The issue here is not the criminality of the subjects watched, but what will the government do with the information. The makers of rules know that information is power. J. Edgar Hoover kept illegally

made tapes on figures such as Robert Kennedy and Martin Luther King Jr. that could easily have been used for blackmail purposes. An incumbent governor or mayor could track a challenger’s movements, or some of them anyway, and reveal potentially damaging personal information during a campaign. Hackers or thieves could illegally gain access to files and use them for their own purposes. Accumulation of this information creates an ever increasing potential for abuse. The makers of rules can combine the tracking of your movements with other information, such as purchases on a credit card (was it George Will that said “cash is freedom?”), social networking posts, and an almost endless amount of digitized material to create a complete picture of you and your life filed away on a computer. Isn’t that wonderful? Do you feel more secure yet?
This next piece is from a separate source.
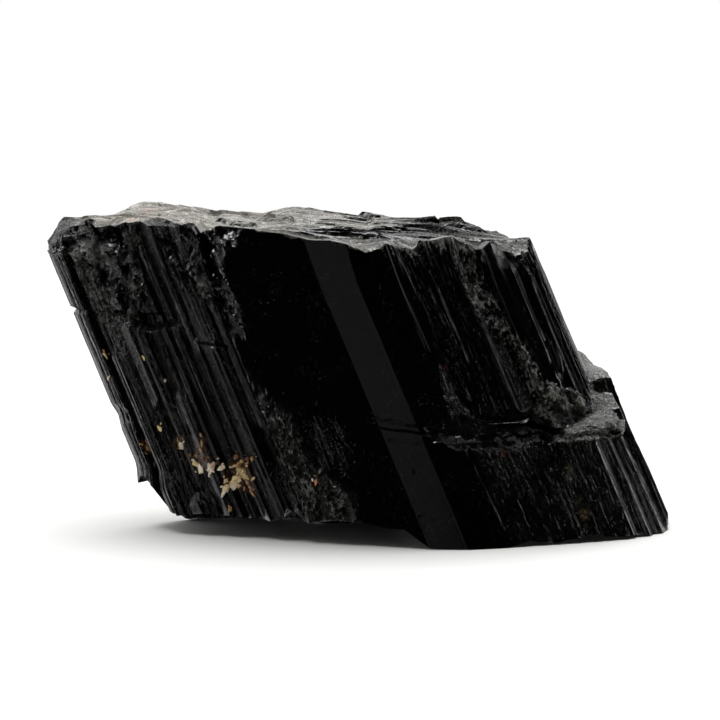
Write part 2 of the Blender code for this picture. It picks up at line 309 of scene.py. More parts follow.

The scariest part of this entire trend lies in public acceptance of it. Italy did not become an authoritarian state immediately under Mussolini. He carefully guided that country towards total dictatorship inch by inch over a long stretch of years. If you take away freedom bit by bit, people do not tend to notice. Two roadblocks should have stood in the way of this increasingly pervasive problem of surveillance. The Fourth Amendment claims that the right of the people to be secure in their persons, houses, papers, and effects against unreasonable searches and seizures shall not be violated. Earl Warren’s Supreme Court drew from this and other parts of the Bill of Rights to define a constitutional right to privacy. Certainly living outside of one’s home exposes one to some public witnessing of their actions. However Americans need to draw the line on privacy in public places somewhere. The feeling of eyes on you all the time creates an atmosphere of restraint th! at freedom loving people should find terrifying. Take down the cameras. A little added security is not worth the liberty lost.